WHAT YOU WILL DO -
Copy each line containing the word "picture" from the records that follow, please.

--- START GIVEN DATA ---

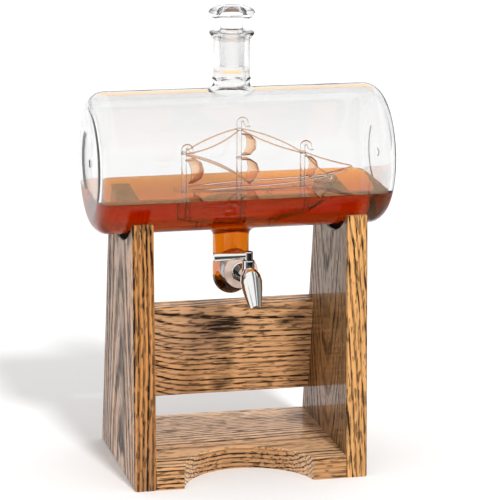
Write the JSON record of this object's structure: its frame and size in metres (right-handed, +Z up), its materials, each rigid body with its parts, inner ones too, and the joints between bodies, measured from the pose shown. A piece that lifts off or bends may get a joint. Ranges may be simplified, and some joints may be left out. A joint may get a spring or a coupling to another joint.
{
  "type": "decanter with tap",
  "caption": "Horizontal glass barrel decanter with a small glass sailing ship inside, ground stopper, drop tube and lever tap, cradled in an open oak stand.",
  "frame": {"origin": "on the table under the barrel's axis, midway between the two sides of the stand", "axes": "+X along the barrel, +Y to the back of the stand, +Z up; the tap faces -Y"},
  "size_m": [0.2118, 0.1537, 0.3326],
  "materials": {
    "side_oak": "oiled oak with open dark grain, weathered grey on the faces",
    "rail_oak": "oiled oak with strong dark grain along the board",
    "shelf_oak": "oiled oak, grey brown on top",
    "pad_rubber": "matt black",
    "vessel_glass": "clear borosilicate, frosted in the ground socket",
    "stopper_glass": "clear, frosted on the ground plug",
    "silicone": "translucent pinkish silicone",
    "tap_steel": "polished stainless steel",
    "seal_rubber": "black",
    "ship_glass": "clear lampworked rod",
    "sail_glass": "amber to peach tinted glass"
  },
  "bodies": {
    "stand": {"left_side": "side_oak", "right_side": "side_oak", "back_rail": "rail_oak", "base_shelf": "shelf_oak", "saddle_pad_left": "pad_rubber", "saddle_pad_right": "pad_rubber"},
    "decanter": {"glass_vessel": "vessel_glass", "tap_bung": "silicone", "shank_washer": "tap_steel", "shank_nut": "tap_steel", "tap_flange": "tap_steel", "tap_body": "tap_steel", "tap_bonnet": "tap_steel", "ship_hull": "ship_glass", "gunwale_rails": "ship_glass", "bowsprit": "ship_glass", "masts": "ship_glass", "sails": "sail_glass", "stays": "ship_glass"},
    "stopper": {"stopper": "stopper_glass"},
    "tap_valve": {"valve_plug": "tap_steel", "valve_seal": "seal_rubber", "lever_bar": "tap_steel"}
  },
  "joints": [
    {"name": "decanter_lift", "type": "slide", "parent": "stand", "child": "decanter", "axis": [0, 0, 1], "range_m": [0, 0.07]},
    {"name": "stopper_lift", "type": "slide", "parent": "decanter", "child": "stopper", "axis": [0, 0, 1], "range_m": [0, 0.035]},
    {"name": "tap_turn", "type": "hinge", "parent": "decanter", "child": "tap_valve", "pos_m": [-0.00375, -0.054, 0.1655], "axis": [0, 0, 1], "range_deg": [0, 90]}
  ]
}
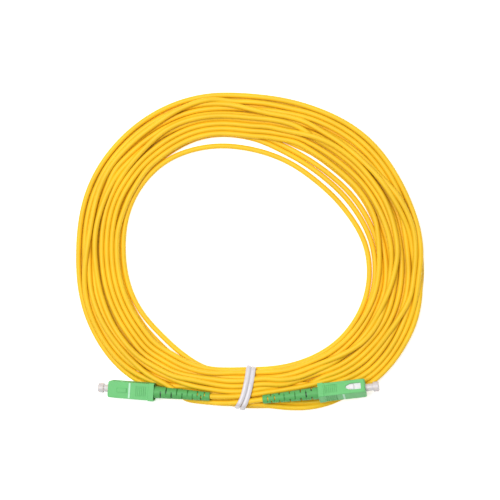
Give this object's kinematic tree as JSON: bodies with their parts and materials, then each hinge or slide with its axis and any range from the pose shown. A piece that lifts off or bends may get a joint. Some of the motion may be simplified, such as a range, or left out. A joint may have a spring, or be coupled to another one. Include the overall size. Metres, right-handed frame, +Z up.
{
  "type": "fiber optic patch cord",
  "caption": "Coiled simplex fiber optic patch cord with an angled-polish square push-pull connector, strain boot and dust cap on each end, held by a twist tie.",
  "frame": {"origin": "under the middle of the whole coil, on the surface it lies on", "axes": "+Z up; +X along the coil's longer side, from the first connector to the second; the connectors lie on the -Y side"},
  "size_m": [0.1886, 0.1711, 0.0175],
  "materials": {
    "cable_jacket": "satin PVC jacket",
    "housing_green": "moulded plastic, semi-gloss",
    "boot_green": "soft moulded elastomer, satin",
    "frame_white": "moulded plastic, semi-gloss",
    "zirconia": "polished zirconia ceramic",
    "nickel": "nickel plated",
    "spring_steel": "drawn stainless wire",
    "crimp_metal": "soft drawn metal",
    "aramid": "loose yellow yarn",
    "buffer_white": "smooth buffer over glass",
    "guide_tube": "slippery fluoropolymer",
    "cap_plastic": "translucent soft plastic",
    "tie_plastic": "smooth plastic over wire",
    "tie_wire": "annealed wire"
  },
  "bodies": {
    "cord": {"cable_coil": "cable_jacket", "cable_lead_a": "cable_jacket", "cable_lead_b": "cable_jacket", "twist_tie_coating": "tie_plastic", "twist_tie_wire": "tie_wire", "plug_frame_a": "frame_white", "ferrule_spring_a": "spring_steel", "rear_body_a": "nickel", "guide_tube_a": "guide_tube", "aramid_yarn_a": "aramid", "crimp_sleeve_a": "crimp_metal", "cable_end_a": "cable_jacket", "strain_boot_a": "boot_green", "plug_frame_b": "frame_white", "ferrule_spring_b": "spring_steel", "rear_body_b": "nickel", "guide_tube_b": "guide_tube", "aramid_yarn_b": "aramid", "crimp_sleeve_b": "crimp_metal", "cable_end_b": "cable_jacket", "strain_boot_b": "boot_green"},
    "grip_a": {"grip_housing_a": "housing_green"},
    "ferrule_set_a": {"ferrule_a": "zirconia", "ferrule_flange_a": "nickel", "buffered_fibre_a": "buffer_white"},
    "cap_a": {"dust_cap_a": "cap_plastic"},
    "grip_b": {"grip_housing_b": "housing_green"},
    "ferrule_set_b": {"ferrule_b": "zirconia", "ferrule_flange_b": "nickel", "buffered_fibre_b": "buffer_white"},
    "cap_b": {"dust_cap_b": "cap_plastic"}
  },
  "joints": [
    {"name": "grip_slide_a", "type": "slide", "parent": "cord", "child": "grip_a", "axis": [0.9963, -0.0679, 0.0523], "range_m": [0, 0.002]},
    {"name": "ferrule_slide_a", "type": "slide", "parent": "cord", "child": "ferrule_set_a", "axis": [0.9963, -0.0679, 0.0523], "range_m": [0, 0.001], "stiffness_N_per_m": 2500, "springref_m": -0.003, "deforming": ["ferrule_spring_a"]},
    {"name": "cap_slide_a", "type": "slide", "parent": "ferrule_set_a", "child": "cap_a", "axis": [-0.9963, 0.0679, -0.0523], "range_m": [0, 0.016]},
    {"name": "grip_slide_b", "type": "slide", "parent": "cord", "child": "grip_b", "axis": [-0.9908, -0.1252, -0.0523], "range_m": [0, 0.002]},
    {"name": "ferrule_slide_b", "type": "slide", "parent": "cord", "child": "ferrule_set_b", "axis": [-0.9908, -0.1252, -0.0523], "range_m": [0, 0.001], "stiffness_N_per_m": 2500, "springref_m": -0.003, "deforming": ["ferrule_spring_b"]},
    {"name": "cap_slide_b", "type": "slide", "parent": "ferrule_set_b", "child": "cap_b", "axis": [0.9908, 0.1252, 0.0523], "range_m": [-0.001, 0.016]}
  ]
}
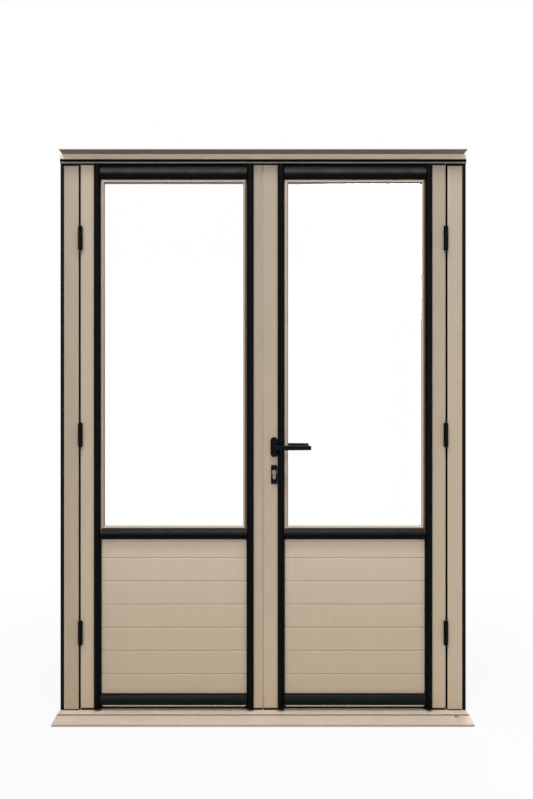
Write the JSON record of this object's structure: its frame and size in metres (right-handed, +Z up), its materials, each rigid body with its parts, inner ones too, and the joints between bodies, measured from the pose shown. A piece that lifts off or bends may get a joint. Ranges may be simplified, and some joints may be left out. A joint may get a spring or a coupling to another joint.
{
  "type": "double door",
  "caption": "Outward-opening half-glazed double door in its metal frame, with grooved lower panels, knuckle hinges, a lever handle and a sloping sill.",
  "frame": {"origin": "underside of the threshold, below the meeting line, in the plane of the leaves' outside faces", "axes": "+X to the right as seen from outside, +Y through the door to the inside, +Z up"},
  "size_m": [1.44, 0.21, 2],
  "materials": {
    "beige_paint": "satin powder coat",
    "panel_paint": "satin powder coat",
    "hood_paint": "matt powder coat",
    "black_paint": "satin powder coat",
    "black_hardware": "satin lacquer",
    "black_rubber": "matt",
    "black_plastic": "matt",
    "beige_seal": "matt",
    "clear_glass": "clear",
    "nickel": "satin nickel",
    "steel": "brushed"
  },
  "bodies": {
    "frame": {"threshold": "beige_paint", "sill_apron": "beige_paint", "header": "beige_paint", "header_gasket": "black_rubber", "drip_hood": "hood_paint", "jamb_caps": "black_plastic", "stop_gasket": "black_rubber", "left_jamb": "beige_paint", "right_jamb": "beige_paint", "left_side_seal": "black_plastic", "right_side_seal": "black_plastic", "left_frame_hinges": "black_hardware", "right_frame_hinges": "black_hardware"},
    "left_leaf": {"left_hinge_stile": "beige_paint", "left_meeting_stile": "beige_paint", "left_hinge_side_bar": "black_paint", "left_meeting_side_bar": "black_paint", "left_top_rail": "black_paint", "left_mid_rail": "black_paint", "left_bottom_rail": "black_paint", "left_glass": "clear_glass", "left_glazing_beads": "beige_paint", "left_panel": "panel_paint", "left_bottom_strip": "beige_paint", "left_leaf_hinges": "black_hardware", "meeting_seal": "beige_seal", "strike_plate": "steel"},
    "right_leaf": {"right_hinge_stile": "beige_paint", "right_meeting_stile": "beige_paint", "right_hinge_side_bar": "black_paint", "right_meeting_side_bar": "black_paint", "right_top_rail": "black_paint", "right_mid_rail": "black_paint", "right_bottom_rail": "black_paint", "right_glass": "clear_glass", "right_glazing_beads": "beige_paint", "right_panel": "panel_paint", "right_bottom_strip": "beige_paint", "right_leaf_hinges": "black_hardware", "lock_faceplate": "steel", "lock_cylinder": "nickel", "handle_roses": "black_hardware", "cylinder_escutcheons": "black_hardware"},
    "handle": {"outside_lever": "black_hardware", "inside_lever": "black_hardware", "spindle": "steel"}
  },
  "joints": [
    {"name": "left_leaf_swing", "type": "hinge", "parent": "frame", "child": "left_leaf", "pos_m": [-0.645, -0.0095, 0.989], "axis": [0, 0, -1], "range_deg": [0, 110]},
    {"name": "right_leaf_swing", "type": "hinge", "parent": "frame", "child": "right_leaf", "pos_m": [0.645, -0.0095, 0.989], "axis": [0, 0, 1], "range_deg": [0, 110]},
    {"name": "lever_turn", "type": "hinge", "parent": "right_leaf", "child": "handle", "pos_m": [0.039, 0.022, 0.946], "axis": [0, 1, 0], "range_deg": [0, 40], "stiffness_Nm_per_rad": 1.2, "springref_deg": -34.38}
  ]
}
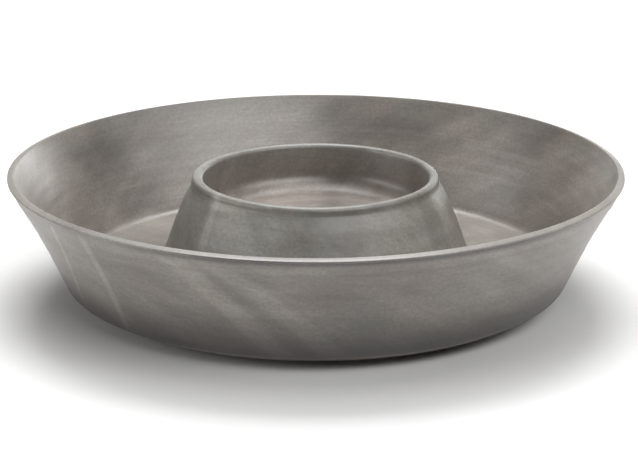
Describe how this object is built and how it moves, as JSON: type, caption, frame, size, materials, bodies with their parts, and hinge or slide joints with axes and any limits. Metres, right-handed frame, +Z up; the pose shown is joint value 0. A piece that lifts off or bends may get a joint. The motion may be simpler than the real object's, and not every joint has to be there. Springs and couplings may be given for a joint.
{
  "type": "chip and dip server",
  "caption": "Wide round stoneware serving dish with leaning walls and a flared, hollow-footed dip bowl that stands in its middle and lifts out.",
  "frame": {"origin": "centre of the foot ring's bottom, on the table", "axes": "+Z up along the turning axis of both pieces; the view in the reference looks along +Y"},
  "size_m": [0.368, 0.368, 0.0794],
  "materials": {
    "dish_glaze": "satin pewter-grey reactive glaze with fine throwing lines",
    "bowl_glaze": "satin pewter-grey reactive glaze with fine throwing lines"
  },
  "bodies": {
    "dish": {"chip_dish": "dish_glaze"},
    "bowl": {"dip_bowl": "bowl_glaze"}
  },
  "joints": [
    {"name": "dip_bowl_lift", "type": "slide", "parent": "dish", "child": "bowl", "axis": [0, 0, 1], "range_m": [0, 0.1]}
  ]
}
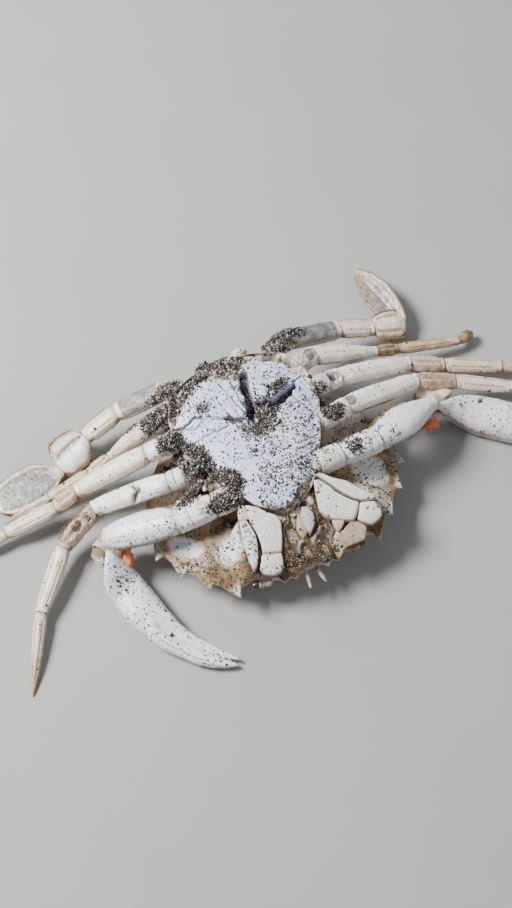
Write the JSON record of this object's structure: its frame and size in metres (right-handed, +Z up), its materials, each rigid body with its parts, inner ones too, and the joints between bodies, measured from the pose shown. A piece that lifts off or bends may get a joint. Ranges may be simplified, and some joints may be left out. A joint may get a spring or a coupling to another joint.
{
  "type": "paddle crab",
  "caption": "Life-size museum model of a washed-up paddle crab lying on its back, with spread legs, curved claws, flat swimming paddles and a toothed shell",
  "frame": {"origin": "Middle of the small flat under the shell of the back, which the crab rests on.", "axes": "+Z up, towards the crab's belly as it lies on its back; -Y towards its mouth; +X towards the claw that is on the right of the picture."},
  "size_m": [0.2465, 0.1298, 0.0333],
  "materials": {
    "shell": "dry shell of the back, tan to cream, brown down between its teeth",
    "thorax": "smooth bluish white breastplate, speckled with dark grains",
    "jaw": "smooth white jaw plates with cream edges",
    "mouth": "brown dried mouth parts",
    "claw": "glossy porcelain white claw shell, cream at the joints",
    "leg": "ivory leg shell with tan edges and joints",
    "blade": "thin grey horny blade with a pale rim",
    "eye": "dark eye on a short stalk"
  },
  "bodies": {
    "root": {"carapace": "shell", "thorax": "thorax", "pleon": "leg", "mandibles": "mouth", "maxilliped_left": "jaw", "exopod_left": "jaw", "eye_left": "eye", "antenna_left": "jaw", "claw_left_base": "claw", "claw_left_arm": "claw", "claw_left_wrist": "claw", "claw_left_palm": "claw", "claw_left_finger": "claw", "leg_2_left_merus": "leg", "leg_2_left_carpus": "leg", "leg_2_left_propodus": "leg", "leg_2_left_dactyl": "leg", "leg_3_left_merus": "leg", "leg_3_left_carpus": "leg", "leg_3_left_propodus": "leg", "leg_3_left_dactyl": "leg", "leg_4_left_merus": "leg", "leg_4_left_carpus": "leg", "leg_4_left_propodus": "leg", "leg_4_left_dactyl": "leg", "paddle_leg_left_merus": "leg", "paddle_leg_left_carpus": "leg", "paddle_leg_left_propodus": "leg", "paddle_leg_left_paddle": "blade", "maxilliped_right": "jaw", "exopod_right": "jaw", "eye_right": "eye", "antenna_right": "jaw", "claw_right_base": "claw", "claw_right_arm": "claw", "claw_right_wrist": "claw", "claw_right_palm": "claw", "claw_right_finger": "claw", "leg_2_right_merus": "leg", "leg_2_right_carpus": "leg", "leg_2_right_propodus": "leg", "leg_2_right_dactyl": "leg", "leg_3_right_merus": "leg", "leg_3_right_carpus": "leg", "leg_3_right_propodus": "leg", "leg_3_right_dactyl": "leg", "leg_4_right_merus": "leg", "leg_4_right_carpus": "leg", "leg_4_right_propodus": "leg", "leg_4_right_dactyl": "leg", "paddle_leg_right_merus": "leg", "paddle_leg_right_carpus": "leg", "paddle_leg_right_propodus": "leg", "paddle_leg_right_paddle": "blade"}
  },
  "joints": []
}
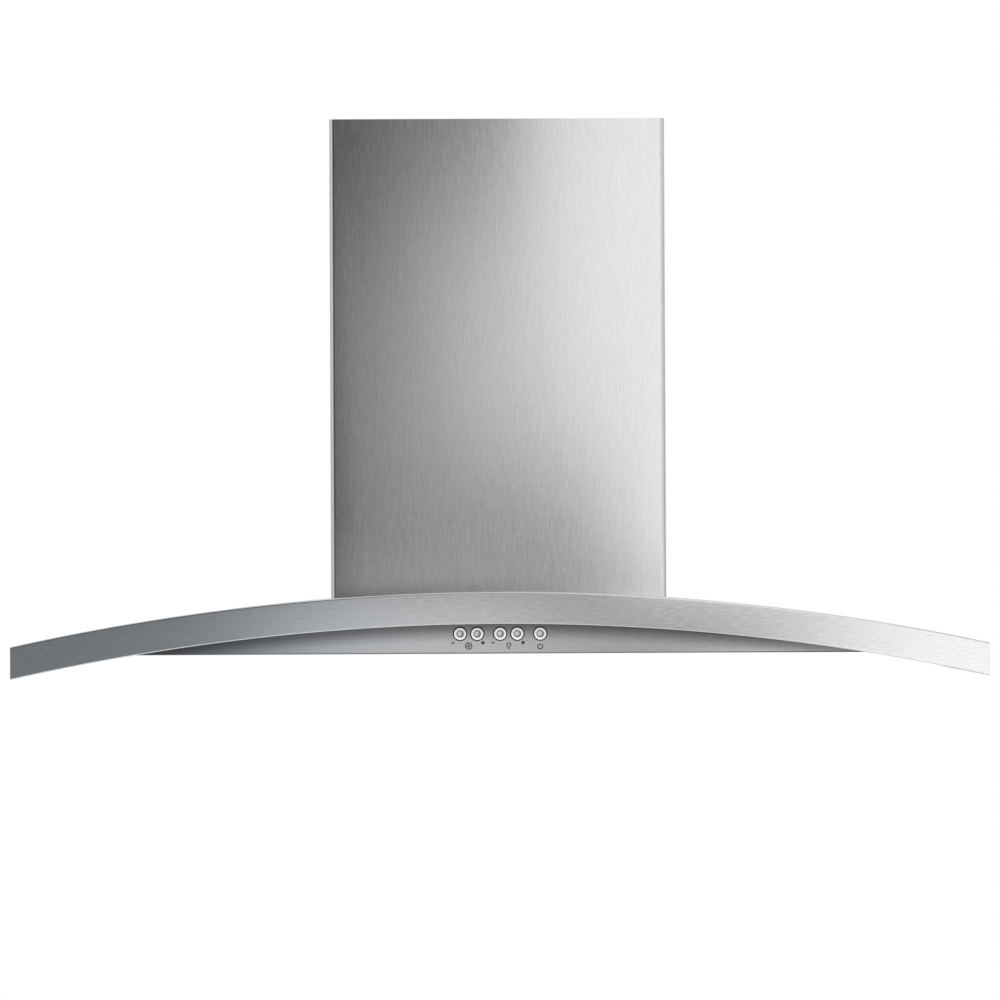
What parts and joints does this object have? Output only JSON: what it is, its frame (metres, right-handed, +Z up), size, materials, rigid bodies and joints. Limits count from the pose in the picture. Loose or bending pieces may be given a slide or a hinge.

--- END GIVEN DATA ---

SOLUTION TO THIS PROBLEM -
  "frame": {"origin": "Middle of the small flat under the shell of the back, which the crab rests on.", "axes": "+Z up, towards the crab's belly as it lies on its back; -Y towards its mouth; +X towards the claw that is on the right of the picture."},
What parts and joints does this object have? Output only JSON: what it is, its frame (metres, right-handed, +Z up), size, materials, rigid bodies and joints. Limits count from the pose in the picture. Loose or bending pieces may be given a slide or a hinge.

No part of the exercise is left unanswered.